Reputation: 996
My goal is to write a client for onvif ptz cameras such that I can view data (pan/tilt/camera/lens values), send control commands, and view the video. I was somewhat successful using C++/gsoap with an Axis camera. Then I tried it with a camera from a different company and it didn't work. I believe the problem is because that other camera uses a different version of "something" - I'm not sure if it is a different schema, different profile version, a different version of ONVIF, or a different version of soap.
I want to make a client that supports any ONVIF camera, or at least the vast majority of them. I don't want to have to say "Sorry, your camera is 1 year old and that protocol is no longer supported".

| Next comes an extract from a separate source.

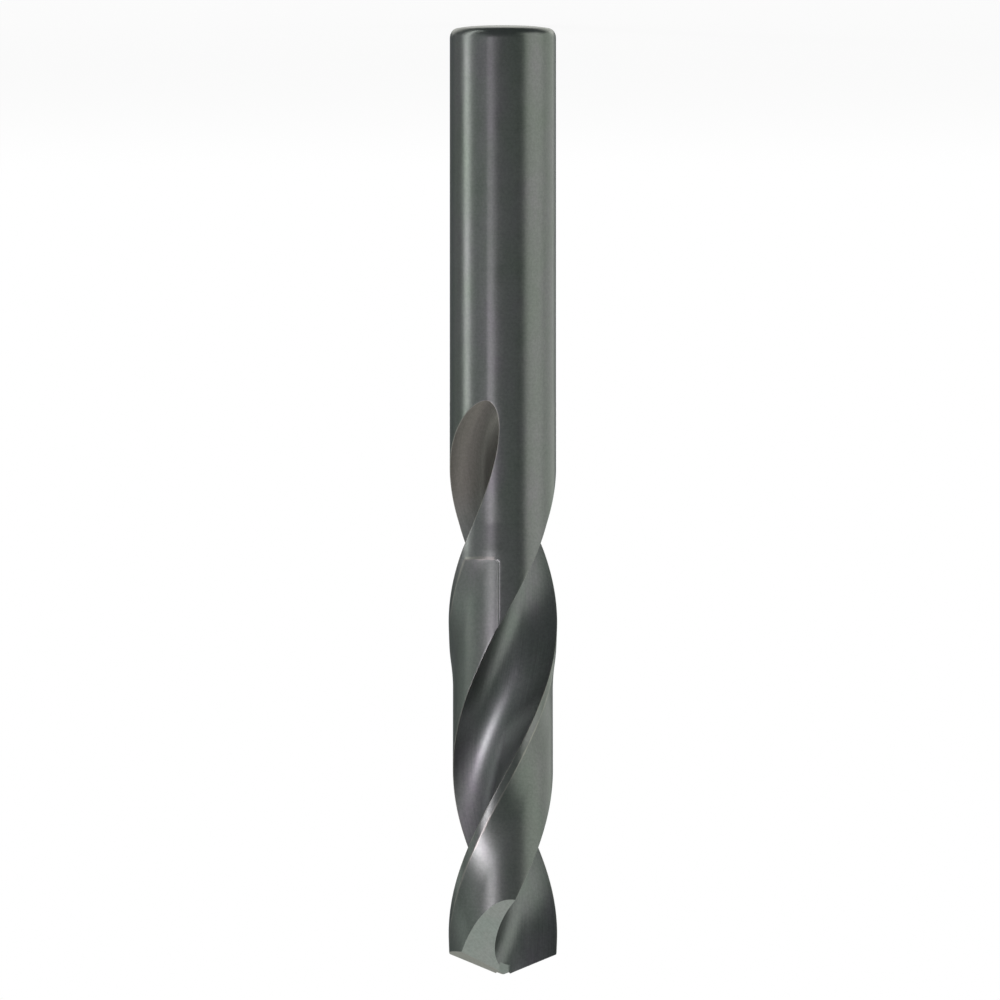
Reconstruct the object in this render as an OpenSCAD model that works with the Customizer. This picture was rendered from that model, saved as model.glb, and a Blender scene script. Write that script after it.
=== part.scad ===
/* [Overall] */
// Length from the flat end of the shank to the point
overall_len = 69.35; // [64:0.05:90]
// Diameter measured over the two margins
drill_d = 7.94; // [7.6:0.01:8.6]

/* [Shank] */
// Diameter of the plain shank
shank_d = 7.78; // [7.4:0.01:8.4]
// Width of the bevel round the end face, measured across the face
bevel_w = 0.9; // [0.4:0.05:1.4]
// Slope of that bevel, measured from the end face
bevel_angle = 25; // [15:1:45]
// Radius that blends the bevel into the side of the shank
bevel_round = 0.5; // [0.2:0.05:0.8]

/* [Flutes] */
// Length from the point to where the flutes have run out on the shank
flute_len = 42.05; // [38:0.05:48]
// Angle of the helix at the drill's outside diameter
helix_angle = 29; // [22:0.5:34]
// Share of the circle, in degrees, that one flute opens
flute_angle = 93.8; // [86:0.1:98]
// Thickness of the web between the flutes at the point
web_thick = 1.5; // [1.1:0.05:1.9]
// How much the web thickens for each millimetre back from the point
web_growth = 0.015; // [0:0.001:0.03]
// Lean of the flute wall from the radius where it meets the heel
heel_lean = 24; // [10:1:32]
// Radius of the wheel path along which the flutes rise out of the metal
runout_r = 25; // [18:1:40]

/* [Lands] */
// Width of the raised margin behind each leading edge
margin_w = 0.62; // [0.4:0.01:1]
// How far the land behind the margin lies below it
clearance_depth = 0.31; // [0.15:0.01:0.4]
// Width of the hollow in which the land falls away behind the margin
hollow_w = 1.9; // [1:0.1:2.4]
// Length from the point to the step where the body clearance begins
clearance_len = 30.35; // [24:0.05:33]
// Length of the straight edge that the clearance begins with
start_edge_len = 5.1; // [3:0.1:6]
// Length from the point to the shoulder between body and shank
body_len = 30.95; // [30:0.05:34]
// Height of that shoulder
shoulder_h = 2; // [0.6:0.1:3]

/* [Point] */
// Included angle of the point
point_angle = 135; // [118:1:140]
// Angle at which each flank falls away behind its lip
relief_angle = 11; // [8:0.5:14]
// Direction of both point gashes, measured ahead of the lip
gash_turn = 80; // [74:1:86]
// Slope of the flat that clears each heel, measured from the drill's axis
heel_gash_angle = 28.4; // [24:0.2:34]
// Distance of that flat from the axis, at the height of the point
heel_gash_r = 0.67; // [0.6:0.01:0.9]
// Width of the notch that splits the web
notch_w = 0.8; // [0.5:0.05:1]
// Slope of the notch floor, measured from the drill's axis
notch_angle = 45; // [40:1:55]
// Width of chisel edge that the two notches leave
chisel_w = 0.3; // [0.15:0.05:0.5]

/* [Hidden] */
$fn = 96;

// Angle of the first lip corner, seen from the point
corner_turn = 12;
// Direction in which the flute outline moves as the web thickens or the wheel lifts
lift_turn = 69;
// Amount by which every cutting shape reaches past the metal
overcut = 1;
// Height of one step of the helical sweeps
sweep_step = 0.9;
// Steps along the wheel path at the run-out
runout_steps = 18;
// Steps on the straight-lip side of the flute, and on the curve behind it
rake_steps = 6;
wall_steps = 12;
// Radius where that curve takes over from the lip side, as a share of half the web
rake_end = 1.75;
// Pull of the two ends of that curve, as shares of the drill's radius
bottom_pull = 0.28;
heel_pull = 0.53;
// Angle by which the clearance reaches past the heel into the flute
clearance_over = 12;
// Shares of the hollow's width between which it is swept, and its steps
hollow_from = -0.15;
hollow_to = 0.7;
hollow_steps = 5;
// Steps round the blend of the end bevel
round_steps = 8;

drill_r = drill_d / 2;
shank_r = shank_d / 2;
clearance_r = drill_r - clearance_depth;
web_r = web_thick / 2;
shank_len = overall_len - body_len;
clearance_z = overall_len - clearance_len;
half_point = point_angle / 2;

// Degrees that the flutes turn for each millimetre of height
twist = 360 * tan(helix_angle) / (PI * drill_d);

// The straight lip runs past the axis at half the web's thickness.
// lip_run is the distance along it, and lip_turn the angle that it lags the corner.
function lip_run(r) = sqrt(r * r - web_r * web_r);
corner_lag = asin(web_r / drill_r);
lip_turn = corner_turn - corner_lag;

// Height of the lip line above the axis, and of the outer corner
lip_top_z = overall_len + web_r * tan(relief_angle) / sin(half_point);
corner_z = lip_top_z - lip_run(drill_r) / tan(half_point);

function polar(r, a) = [r * cos(a), r * sin(a)];
function unit(v) = v / norm(v);

// Flute outline in one plane, with the leading corner on the x axis.
// A straight lip on a cone needs each point of the rake side turned by what the helix
// advances between the point's height on the lip and the corner.
function rake_turn(r) =
    asin(web_r / r) - corner_lag - twist * (lip_run(drill_r) - lip_run(r)) / tan(half_point);
function rake_point(r) = polar(r, rake_turn(r));

rake_out_r = drill_r + overcut;
rake_in_r = rake_end * web_r;
rake_side = [
    for (i = [0 : rake_steps])
        rake_point(rake_out_r + (rake_in_r - rake_out_r) * i / rake_steps)
];

// The rest of the flute is one smooth curve from the rake side round to the heel.
wall_start = rake_point(rake_in_r);
wall_start_dir = unit(wall_start - rake_point(rake_in_r + 0.01));
wall_end = polar(drill_r, flute_angle);
wall_end_dir = polar(1, flute_angle - heel_lean);
wall_pull_a = wall_start + bottom_pull * drill_r * wall_start_dir;
wall_pull_b = wall_end - heel_pull * drill_r * wall_end_dir;
function wall_point(t) =
    pow(1 - t, 3) * wall_start + 3 * pow(1 - t, 2) * t * wall_pull_a
    + 3 * (1 - t) * pow(t, 2) * wall_pull_b + pow(t, 3) * wall_end;
wall_side = [for (i = [1 : wall_steps]) wall_point(i / wall_steps)];

// The outline is closed well outside the metal.
flute_outline = concat(
    rake_side,
    wall_side,
    [wall_end + overcut * wall_end_dir, polar(2 * drill_r, flute_angle / 2)]
);

// Lift of the flute outline: the web's growth, and past the full depth the wheel's arc
lift_dir = polar(1, lift_turn);
function web_lift(z) = web_growth * max(overall_len - z, 0) / 2;
runout_z = overall_len - flute_len;
runout_lift = shank_r - web_r - web_lift(runout_z);
function wheel_reach(lift) = sqrt(2 * runout_r * lift - lift * lift) * cos(helix_angle);
full_depth_z = runout_z + wheel_reach(runout_lift);
lowest_z = full_depth_z - wheel_reach(runout_lift + overcut);
function wheel_lift(z) =
    runout_r - sqrt(pow(runout_r, 2) - pow(max(full_depth_z - z, 0) / cos(helix_angle), 2));
function flute_lift(z) = web_lift(z) + wheel_lift(z);

// Angles of the leading corner and of the heel behind the same land.
// As the web thickens, both edges close in on the flute.
function corner_angle(z) = corner_turn + twist * (z - corner_z);
function edge_shift(z, turn) = asin(web_lift(z) * sin(turn) / drill_r);
function lead_angle(z) = corner_angle(z) + edge_shift(z, lift_turn);
function heel_angle(z) =
    corner_angle(z) + flute_angle - 180 - edge_shift(z, flute_angle - lift_turn);

// A solid swept through a stack of outlines of equal length.
// Each end face is laid out as a fan round the outline's last point, from where all others are in sight.
module sweep(rings) {
    n = len(rings[0]);
    last = len(rings) - 1;
    polyhedron(
        points = [for (ring = rings) each ring],
        faces = concat(
            [[for (j = [n - 1 : -1 : 0]) j]],
            [for (i = [0 : last - 1], j = [0 : n - 1]) each [
                [i * n + j, i * n + (j + 1) % n, (i + 1) * n + j],
                [i * n + (j + 1) % n, (i + 1) * n + (j + 1) % n, (i + 1) * n + j]
            ]],
            [[for (j = [n - 1 : 2 * n - 2]) last * n + j % n]]
        )
    );
}

// Heights from low to high in even steps, none longer than sweep_step
function heights(low, high) =
    let (count = ceil((high - low) / sweep_step))
    [for (i = [0 : count]) low + (high - low) * i / count];

function turned(p, a) = [p.x * cos(a) - p.y * sin(a), p.x * sin(a) + p.y * cos(a)];
function flute_ring(z) = [
    for (p = flute_outline)
        let (q = turned(p + flute_lift(z) * lift_dir, corner_angle(z)))
        [q.x, q.y, z]
];

// Flute, as the wheel leaves it, with its run-out on the shank
module flute() {
    runout = [
        for (i = [0 : runout_steps - 1])
            lowest_z + (full_depth_z - lowest_z) * i / runout_steps
    ];
    sweep([for (z = concat(runout, heights(full_depth_z, overall_len + overcut))) flute_ring(z)]);
}

// Body clearance: the land behind the margin, down to the smaller radius.
// It begins at a square step with a straight edge that ends where the heel reaches it.
// The hollow behind the margin falls away as a parabola that is level at its far side.
margin_angle = margin_w / drill_r * 180 / PI;
hollow_angle = hollow_w / drill_r * 180 / PI;
function hollow_point(share, high) =
    polar(drill_r - clearance_depth * (1 - pow(1 - share, 2)), high - hollow_angle * share);
start_edge_angle = heel_angle(clearance_z + start_edge_len);
function clearance_low(z) = max(heel_angle(z) - clearance_over, start_edge_angle);
function clearance_high(z) = lead_angle(z) - margin_angle;
function clearance_ring(z) =
    let (
        low = clearance_low(z),
        high = clearance_high(z),
        inner = drill_r / 2,
        outer = 1.5 * drill_r,
        near = high - hollow_angle * hollow_from,
        far = high - hollow_angle * hollow_to,
        hollow = [
            for (i = [0 : hollow_steps])
                hollow_point(hollow_to + (hollow_from - hollow_to) * i / hollow_steps, high)
        ],
        corners = concat(
            [polar(outer, low), polar(inner, low), polar(inner, far)],
            hollow,
            [polar(outer, near), polar(outer, (low + far) / 2)]
        )
    )
    [for (p = corners) [p.x, p.y, z]];

module body_clearance() {
    difference() {
        sweep([for (z = heights(clearance_z, overall_len + overcut)) clearance_ring(z)]);
        translate([0, 0, clearance_z - overcut])
            cylinder(r = clearance_r, h = clearance_len + 3 * overcut);
    }
}

// Turned blank: bevelled plain shank, shoulder and body
module blank() {
    blend = bevel_round * tan((90 - bevel_angle) / 2);
    bevel_h = bevel_w * tan(bevel_angle);
    round_z = bevel_h + blend;
    rotate_extrude()
        polygon(concat(
            [[0, 0], [shank_r - bevel_w, 0]],
            [for (i = [0 : round_steps])
                let (a = -(90 - bevel_angle) * (1 - i / round_steps))
                [shank_r - bevel_round, round_z] + polar(bevel_round, a)],
            [
                [shank_r, shank_len - shoulder_h],
                [drill_r, shank_len],
                [drill_r, overall_len + overcut],
                [0, overall_len + overcut]
            ]
        ));
}

// Flank: a flat through the lip that falls away behind it
module flank() {
    size = 3 * drill_d;
    rotate(lip_turn)
        translate([0, web_r, lip_top_z])
            rotate([relief_angle, 90 - half_point, 0])
                translate([-size, -size, 0])
                    cube([2 * size, 2 * size, size]);
}

// Flat gash ahead of the lip, sloping out and back from the web.
// root_r is the distance from the axis at the height of the point.
module gash(root_r, slope, side_a, side_b) {
    size = 2 * drill_d;
    rotate(lip_turn + gash_turn)
        translate([root_r, 0, overall_len])
            rotate([0, 90 - slope, 0])
                translate([-size, side_a, 0])
                    cube([2 * size, side_b - side_a, size]);
}

module drill_bit() {
    color("dimgray")
        difference() {
            blank();
            for (side = [0, 1])
                rotate(180 * side) {
                    flute();
                    body_clearance();
                    flank();
                    gash(heel_gash_r, heel_gash_angle, -notch_w / 2, drill_d);
                    gash(chisel_w / 2, notch_angle, -notch_w / 2, notch_w / 2);
                }
        }
}

drill_bit();
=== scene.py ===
"""Dressed model of a short straight-shank twist drill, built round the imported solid."""

import logging
import math
from dataclasses import dataclass, field
from enum import Enum

import bmesh
import bpy
import numpy as np
from mathutils import Matrix, Vector


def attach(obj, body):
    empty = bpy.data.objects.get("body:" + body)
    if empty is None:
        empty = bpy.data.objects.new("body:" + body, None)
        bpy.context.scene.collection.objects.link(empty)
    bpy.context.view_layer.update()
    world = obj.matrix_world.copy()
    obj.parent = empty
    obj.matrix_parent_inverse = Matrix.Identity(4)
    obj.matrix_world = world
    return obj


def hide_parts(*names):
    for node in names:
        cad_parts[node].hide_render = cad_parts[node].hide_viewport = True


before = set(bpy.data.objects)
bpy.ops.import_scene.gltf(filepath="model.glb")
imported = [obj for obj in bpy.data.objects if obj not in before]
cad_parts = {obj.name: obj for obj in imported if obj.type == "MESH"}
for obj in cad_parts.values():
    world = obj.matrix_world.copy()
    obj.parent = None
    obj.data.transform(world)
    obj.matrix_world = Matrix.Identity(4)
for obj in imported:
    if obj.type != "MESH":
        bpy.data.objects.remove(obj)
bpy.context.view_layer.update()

MM = 0.001
# Slack when two heights or radii in millimetres are compared
HAIR = 1e-9
# Stands for any distance from an edge's bare line, worn steel and painted highlight, that is too far to
# matter
FAR_MM = 9.0
Vec3 = tuple[float, float, float]
Colour = tuple[float, float, float]
Socket = bpy.types.NodeSocket

log = logging.getLogger("twist_drill")


class Zone(Enum):
    """Ground zones of the drill, in the order of its material slots."""

    SHANK = 0
    LAND = 1
    FLUTE = 2
    POINT = 3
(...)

I was using onvifcpplib, which seems to have been abandoned for a bit and now its gitbhub project forwards to rapidonvif which looks completely different.
For almost two days now I have been researching ONVIF and trying to make heads or tails of what this will take. If I go here: https://www.onvif.org/profiles/specifications/specification-history/ I see no less than 18 different spec versions!
This version seems to affect wsdl file verions, so for example I can see there is a version 1.0 for the media wsdl here: http://www.onvif.org/ver10/media/wsdl/media.wsdl ... but there is also a version 2.0 of the same file here: http://www.onvif.org/ver20/media/wsdl/media.wsdl .
And I don't think they are backward compatible. But I cannot find one for 2.6 - so: http://www.onvif.org/ver26/media/wsdl/media.wsdl does not exist.
And this is just one of 15 wsdl files that I need to use gsoap with.
I'm really confused on what to do. Is there an ONVIF expert out there that can help me with some of these questions?
Question 1) Is there a master list or something that tells me as a client writer which wsdl versions I must support and which ones are not backward compatible?? Trying every possible permutation of all 18 versions with all 15 wsdl files would take forever! Some of them might be backward compatible and others not - how do I know which are which?
Question 2) On top of the network interface specifications, there are different profile versions. Are some of these not backwards compatible as well?
Question 3) On top of the network interfaces specifications AND profile versions, there are multiple versions of SOAP - 1.1 and 1.2. Do I need to worry about some cameras using 1.1, or does ONVIF always use 1.2?
Question 4) How am I supposed to compile with multiple versions using gsoap? If I use wsdl2h followed by soapcpp2 for version 1.0 and 2.0 of the ptz wsdl for example, and then try to include both into the same project there will be conflicts. I don't want to say to users... sorry, but you will have to research and find out if your camera uses ONVIF version such-and-such so you have to use this other executable or plugin.
Question 5) Even if I was able to get multiple versions to compile within the same app, how will I know which version to use when connecting to a particular camera? Do I query the camera and say "Which version are you? OK, you're using this particular version and profile, so I'll use this set of commands"?
Question 6) With so many variations and versions, how on earth can one be expected to write an ONVIF client that supports most cameras without spending months to years on development? Is there any third party library or sdk that abstracts all this versioning voodoo?
Thanks for any help you can provide!
Upvotes: 3
Views: 2135
Reputation: 536
1+2) A client can support whichever set of wsdl documents it chooses to, because only additions are made and no changes to types and operations are made. If I remember correctly, this is specified in the Core document.
3) Only SOAP 1.2 is used as far as I am aware.
4) I don't have a good answer, I wrote my own C++ code generator which dealt with these problems.
5) GetServices will return the version of the service the device provides.
6) It's not that bad... I think most features can be determined one way or another. There is definitely a lot of confusion prior to version 2.0. The main issues I have found are with implementations of the devices not following the specification.